▶ [Set exercise]:
Check every line below for the word "axes" and give only the number of lines where it appears.
....................
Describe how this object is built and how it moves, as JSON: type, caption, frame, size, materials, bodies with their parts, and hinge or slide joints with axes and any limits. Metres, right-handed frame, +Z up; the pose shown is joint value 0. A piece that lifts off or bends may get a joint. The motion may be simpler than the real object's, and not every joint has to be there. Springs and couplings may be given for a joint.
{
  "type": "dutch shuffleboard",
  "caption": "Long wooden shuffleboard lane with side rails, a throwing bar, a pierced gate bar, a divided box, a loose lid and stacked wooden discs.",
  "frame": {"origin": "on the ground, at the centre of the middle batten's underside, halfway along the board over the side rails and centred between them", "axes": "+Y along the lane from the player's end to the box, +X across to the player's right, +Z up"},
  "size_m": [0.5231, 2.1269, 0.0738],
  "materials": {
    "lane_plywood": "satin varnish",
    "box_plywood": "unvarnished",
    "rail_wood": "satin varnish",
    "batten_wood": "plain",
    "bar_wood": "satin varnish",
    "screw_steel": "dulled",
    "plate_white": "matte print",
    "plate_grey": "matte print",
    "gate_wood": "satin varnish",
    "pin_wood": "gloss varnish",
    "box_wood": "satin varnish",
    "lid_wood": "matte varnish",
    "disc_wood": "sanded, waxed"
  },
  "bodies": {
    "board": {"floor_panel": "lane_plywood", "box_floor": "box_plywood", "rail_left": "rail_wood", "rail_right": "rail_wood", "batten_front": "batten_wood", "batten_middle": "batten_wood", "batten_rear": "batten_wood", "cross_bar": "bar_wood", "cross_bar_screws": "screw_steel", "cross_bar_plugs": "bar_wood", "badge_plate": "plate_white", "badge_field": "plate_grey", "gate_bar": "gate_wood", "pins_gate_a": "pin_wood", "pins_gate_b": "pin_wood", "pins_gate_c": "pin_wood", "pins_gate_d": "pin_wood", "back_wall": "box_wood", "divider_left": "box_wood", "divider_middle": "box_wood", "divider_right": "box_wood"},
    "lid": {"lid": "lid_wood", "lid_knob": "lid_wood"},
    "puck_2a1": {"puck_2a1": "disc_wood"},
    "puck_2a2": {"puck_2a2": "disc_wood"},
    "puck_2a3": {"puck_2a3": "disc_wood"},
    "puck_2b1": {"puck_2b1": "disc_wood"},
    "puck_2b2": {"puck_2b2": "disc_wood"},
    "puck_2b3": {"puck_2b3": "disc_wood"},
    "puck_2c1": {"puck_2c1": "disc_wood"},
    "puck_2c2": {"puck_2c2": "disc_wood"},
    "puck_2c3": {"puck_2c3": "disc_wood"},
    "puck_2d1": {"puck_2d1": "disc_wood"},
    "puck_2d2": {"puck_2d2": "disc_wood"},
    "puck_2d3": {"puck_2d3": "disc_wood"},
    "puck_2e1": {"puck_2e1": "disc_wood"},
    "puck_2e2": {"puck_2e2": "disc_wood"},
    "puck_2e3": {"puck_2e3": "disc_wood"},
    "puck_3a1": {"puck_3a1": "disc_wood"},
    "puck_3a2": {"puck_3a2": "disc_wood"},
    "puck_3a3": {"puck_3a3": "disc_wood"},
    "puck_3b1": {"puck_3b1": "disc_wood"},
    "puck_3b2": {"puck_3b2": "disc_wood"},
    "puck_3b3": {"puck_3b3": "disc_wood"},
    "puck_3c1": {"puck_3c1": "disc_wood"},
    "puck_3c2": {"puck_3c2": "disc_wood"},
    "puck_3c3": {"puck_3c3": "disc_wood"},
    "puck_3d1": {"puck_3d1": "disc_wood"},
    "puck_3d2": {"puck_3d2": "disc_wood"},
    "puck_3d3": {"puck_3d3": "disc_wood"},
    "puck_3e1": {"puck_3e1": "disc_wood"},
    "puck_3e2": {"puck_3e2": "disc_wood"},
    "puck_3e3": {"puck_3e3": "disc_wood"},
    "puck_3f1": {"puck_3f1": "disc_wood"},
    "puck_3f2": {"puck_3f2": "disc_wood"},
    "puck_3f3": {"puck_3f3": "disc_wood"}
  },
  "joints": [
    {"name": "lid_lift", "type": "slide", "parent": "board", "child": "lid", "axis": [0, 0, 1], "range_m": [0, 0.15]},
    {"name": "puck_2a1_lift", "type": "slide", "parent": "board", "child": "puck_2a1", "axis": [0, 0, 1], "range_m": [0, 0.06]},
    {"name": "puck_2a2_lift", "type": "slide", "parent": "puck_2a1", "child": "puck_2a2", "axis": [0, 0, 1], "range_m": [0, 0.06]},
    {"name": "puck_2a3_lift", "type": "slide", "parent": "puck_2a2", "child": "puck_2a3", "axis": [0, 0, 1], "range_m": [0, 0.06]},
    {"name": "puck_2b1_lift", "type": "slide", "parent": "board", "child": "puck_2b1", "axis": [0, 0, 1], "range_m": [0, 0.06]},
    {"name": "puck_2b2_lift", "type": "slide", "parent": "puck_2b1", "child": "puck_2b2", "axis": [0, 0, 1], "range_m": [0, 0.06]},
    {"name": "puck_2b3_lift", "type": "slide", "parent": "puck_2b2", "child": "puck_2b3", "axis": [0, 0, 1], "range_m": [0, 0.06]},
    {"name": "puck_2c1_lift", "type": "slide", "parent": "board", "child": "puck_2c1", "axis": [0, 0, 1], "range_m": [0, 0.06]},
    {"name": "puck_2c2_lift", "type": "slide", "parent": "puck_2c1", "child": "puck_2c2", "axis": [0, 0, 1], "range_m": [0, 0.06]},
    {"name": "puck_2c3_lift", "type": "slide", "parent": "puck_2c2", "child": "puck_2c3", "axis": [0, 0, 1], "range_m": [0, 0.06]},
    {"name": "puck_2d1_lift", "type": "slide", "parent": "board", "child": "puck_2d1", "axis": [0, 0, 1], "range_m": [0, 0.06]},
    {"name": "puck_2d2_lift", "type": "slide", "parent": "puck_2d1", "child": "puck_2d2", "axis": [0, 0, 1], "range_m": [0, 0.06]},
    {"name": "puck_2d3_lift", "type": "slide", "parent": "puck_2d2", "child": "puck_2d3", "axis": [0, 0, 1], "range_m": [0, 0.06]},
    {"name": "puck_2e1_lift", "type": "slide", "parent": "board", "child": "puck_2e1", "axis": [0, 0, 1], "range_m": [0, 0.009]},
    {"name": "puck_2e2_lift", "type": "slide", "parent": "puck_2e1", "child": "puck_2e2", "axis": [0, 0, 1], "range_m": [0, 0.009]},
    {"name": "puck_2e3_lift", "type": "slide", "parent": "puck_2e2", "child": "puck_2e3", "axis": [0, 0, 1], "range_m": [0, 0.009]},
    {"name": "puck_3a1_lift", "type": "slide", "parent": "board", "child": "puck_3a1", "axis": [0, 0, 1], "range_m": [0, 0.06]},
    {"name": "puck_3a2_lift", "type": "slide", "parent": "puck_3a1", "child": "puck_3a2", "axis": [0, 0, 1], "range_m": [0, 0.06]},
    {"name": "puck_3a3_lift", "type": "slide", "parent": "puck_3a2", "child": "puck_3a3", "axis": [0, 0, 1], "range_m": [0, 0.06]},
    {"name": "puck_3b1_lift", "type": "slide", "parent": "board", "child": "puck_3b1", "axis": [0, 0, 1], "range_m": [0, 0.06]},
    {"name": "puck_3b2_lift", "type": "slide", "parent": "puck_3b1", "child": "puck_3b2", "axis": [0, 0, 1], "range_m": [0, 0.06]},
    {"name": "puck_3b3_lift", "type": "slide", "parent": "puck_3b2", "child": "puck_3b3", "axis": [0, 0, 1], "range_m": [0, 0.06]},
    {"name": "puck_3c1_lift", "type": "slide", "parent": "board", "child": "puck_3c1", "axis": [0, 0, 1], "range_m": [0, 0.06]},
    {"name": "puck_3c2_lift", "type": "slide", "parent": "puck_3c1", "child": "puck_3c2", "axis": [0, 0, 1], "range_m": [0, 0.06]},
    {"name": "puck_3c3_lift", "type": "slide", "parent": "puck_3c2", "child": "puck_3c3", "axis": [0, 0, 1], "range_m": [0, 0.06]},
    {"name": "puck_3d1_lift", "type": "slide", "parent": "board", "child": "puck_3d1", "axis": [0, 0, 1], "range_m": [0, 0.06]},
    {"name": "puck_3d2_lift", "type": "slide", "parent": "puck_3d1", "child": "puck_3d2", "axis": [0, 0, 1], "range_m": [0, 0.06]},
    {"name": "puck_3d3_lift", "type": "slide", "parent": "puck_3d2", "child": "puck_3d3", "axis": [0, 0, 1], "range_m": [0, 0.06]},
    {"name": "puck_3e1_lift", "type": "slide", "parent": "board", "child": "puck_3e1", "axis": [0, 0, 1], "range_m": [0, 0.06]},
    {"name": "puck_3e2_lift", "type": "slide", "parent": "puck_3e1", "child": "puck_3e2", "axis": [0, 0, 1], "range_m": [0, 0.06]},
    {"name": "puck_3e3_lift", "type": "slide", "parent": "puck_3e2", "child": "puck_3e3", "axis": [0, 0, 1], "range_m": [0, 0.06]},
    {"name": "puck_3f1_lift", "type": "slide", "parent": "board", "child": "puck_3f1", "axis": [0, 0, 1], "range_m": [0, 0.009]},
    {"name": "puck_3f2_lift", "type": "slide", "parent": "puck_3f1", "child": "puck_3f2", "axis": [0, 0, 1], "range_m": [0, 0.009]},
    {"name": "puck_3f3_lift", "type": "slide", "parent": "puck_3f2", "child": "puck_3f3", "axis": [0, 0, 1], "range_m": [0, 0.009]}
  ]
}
....................
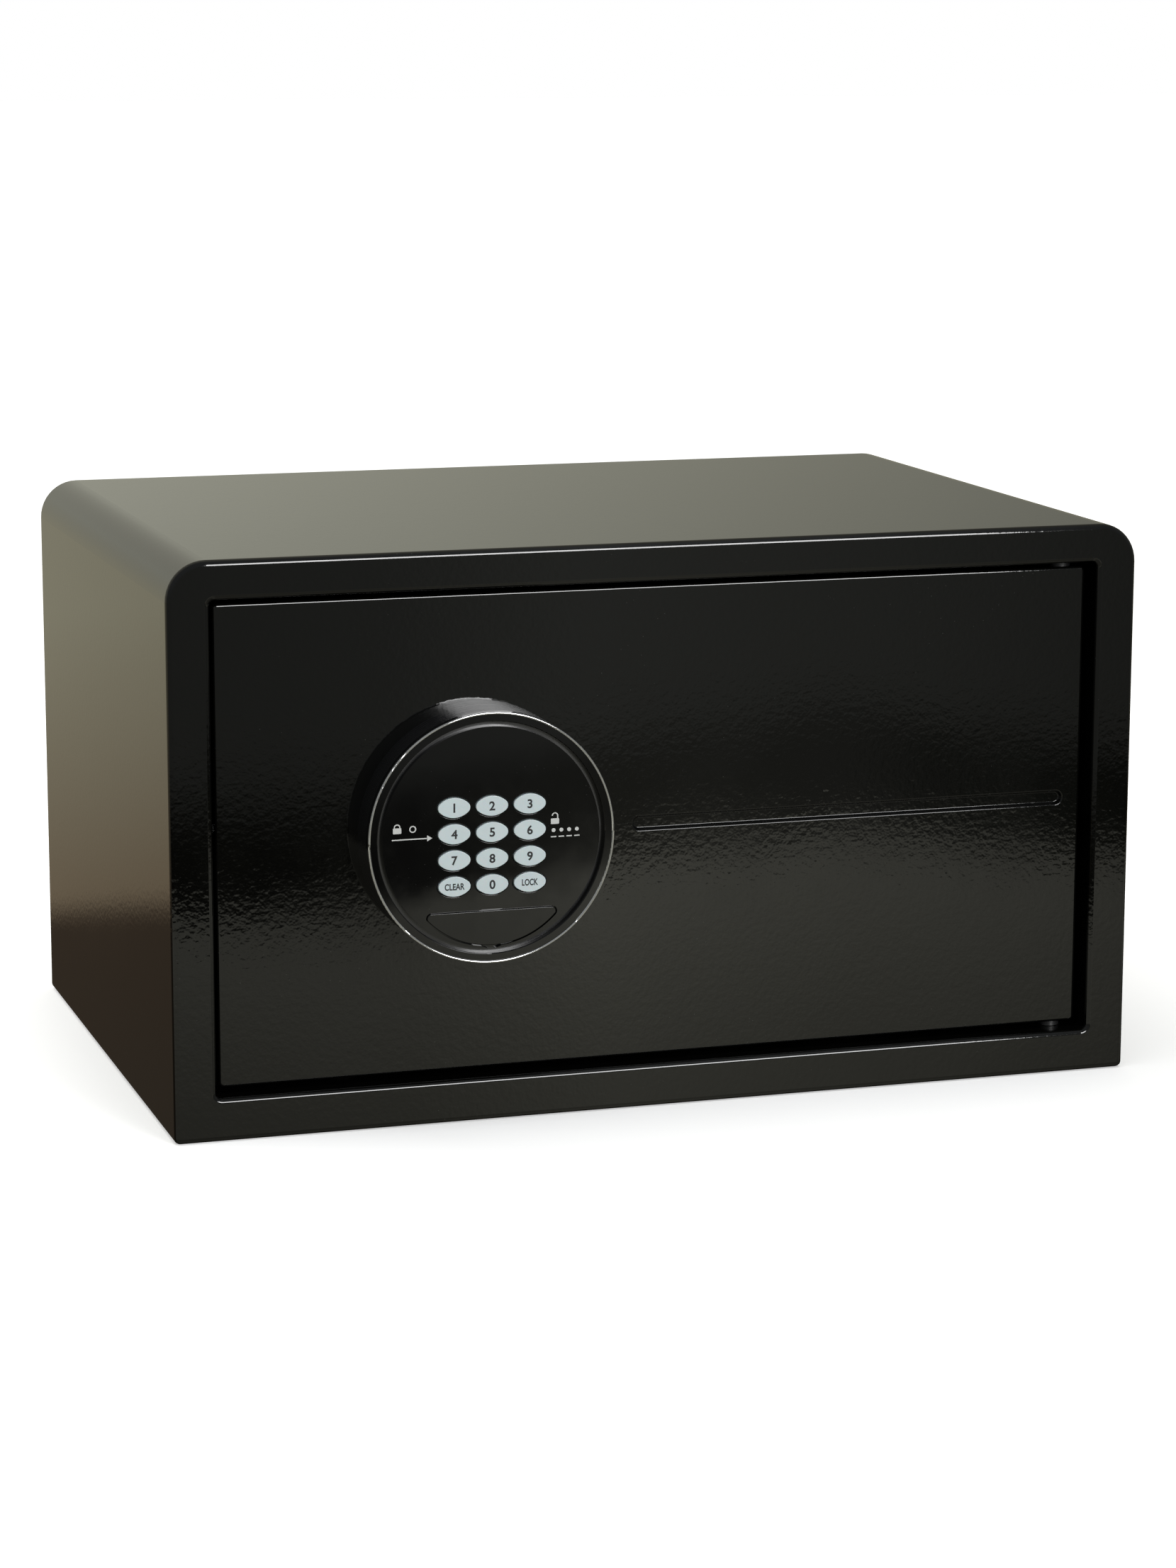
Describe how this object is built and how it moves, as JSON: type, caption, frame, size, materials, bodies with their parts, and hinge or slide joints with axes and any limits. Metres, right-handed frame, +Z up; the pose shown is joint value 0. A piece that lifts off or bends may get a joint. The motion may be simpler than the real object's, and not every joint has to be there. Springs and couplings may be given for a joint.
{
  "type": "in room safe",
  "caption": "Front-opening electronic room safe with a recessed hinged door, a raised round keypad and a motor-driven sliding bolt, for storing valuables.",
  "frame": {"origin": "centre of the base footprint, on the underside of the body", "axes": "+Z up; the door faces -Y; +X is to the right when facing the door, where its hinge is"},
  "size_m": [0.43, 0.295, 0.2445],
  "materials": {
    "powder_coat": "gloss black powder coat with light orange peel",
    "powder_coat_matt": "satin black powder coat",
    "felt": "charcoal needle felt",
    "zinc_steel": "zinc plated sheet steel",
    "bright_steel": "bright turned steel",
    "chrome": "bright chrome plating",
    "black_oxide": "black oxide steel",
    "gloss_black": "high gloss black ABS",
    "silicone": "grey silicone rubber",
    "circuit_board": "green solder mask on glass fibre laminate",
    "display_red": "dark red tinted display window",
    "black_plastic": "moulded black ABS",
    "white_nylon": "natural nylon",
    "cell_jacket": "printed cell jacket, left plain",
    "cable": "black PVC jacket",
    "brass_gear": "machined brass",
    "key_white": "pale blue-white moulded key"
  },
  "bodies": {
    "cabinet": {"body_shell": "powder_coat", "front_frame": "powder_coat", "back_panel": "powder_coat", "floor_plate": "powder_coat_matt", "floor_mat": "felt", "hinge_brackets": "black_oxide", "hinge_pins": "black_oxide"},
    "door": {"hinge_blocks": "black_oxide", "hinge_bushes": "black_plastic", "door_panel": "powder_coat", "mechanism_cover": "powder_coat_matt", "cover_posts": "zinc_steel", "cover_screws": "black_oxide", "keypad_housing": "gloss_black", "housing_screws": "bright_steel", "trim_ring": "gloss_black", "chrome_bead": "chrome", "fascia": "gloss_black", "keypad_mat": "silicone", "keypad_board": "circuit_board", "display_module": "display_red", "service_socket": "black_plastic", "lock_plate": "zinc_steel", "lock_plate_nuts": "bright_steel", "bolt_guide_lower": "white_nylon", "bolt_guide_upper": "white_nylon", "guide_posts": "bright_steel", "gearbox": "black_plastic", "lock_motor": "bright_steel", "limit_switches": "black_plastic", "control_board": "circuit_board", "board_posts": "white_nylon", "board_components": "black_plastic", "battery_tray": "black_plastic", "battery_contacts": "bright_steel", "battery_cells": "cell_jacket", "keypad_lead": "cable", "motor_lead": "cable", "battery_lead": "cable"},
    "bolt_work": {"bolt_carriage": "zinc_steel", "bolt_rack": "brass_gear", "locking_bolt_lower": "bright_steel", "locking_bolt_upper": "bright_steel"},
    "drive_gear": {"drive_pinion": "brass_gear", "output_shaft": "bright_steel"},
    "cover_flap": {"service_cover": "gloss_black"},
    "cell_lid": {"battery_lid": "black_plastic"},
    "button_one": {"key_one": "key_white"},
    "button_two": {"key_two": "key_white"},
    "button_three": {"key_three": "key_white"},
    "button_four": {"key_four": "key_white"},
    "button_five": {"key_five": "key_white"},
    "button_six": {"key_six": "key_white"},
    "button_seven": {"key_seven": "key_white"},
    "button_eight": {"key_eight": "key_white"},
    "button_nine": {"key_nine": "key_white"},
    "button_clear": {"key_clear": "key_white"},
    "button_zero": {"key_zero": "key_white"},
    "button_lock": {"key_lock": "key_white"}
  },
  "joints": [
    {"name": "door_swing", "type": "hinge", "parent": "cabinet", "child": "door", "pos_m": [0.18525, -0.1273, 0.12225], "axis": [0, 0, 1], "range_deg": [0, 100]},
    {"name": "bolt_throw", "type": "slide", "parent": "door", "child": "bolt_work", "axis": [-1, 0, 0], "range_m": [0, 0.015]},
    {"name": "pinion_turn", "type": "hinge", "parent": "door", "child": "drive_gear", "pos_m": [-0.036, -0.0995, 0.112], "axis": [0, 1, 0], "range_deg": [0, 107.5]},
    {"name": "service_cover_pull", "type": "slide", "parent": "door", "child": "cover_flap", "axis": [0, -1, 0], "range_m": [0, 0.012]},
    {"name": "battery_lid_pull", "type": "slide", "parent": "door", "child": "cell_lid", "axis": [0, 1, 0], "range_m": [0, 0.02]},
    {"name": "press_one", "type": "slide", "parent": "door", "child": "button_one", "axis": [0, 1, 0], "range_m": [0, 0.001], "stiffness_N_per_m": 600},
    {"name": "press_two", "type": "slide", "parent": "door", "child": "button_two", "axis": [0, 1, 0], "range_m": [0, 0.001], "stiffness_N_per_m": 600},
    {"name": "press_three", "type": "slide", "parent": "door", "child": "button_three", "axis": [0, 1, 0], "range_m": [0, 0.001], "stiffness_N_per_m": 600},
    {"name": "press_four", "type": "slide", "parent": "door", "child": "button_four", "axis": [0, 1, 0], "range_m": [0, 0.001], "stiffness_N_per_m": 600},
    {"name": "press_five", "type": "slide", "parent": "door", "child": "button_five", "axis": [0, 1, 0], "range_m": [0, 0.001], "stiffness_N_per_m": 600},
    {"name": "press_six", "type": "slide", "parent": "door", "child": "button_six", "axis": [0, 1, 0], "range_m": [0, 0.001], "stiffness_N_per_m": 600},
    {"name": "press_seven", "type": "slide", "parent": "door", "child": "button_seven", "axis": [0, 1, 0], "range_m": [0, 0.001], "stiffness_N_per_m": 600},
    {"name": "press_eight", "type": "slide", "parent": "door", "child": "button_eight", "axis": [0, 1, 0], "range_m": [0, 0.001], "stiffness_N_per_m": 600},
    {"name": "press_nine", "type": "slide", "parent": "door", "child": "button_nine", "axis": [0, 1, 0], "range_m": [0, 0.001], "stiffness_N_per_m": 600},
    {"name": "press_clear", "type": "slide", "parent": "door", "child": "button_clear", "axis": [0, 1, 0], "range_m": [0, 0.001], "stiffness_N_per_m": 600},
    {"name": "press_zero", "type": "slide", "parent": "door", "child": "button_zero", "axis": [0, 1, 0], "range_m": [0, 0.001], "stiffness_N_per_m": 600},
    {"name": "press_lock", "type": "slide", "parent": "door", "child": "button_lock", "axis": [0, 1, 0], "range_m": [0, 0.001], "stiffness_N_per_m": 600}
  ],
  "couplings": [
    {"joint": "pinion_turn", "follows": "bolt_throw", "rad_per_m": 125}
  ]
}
....................
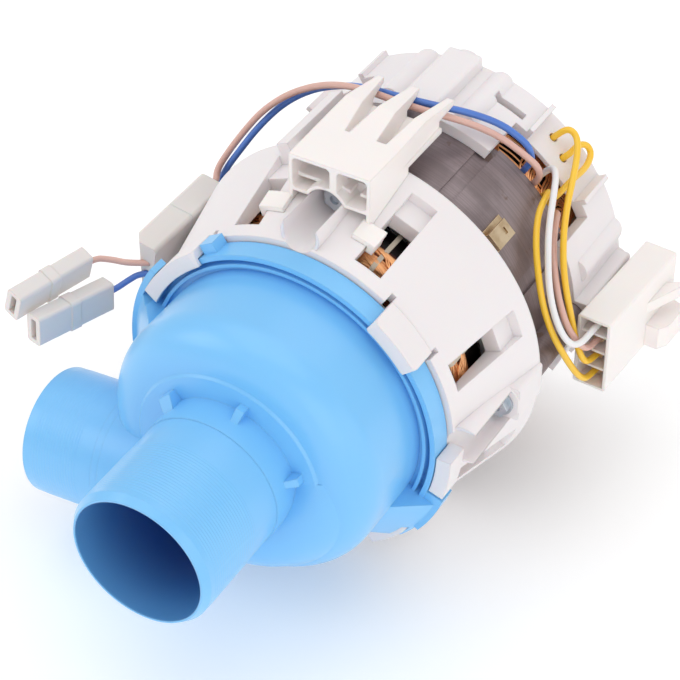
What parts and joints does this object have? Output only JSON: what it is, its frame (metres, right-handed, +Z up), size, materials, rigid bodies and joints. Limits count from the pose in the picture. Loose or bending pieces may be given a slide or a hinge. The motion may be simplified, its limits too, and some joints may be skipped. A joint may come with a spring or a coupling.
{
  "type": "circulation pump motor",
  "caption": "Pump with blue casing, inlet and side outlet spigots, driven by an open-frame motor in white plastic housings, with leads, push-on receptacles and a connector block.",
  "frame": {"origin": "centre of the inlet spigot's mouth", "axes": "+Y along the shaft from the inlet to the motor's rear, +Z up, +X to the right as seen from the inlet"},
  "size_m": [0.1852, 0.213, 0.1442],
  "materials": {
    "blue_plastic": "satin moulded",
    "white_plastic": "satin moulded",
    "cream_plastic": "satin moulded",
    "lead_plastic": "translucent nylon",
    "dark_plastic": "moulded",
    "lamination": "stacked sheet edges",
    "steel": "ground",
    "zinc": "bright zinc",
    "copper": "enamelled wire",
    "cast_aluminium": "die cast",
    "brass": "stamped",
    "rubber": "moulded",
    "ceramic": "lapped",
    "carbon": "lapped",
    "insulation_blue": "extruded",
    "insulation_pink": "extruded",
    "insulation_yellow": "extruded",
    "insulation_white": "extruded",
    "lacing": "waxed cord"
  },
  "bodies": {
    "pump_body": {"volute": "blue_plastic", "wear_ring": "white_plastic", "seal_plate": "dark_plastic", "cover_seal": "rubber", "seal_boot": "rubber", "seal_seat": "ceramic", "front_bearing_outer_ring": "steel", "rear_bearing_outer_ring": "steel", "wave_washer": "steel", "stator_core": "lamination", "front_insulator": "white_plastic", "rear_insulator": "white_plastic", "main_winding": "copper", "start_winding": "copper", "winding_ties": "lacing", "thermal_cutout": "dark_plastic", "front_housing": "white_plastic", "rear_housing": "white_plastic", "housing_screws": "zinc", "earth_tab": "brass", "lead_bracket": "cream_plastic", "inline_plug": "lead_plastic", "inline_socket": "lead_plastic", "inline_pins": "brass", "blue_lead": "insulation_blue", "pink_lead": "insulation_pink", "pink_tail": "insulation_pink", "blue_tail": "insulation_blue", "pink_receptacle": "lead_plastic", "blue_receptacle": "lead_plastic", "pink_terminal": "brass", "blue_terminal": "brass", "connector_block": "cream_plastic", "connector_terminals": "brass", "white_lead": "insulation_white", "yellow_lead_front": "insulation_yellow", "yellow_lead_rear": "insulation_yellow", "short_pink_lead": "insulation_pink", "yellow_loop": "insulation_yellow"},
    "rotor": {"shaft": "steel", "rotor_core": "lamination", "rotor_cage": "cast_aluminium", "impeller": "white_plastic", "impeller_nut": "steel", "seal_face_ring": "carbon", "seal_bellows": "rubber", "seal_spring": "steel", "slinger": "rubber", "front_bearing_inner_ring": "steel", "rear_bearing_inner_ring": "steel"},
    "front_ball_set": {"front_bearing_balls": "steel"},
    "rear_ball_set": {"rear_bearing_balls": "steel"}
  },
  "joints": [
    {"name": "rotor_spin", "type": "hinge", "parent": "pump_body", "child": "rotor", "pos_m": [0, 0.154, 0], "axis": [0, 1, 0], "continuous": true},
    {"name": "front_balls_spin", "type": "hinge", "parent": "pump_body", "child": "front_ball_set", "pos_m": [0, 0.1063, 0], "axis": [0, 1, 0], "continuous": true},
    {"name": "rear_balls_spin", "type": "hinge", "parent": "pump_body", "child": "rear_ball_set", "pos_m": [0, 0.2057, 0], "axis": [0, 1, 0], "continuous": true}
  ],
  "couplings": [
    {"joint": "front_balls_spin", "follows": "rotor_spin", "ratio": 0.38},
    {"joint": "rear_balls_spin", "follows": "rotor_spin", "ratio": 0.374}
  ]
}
....................
▶ [Completed task]:
5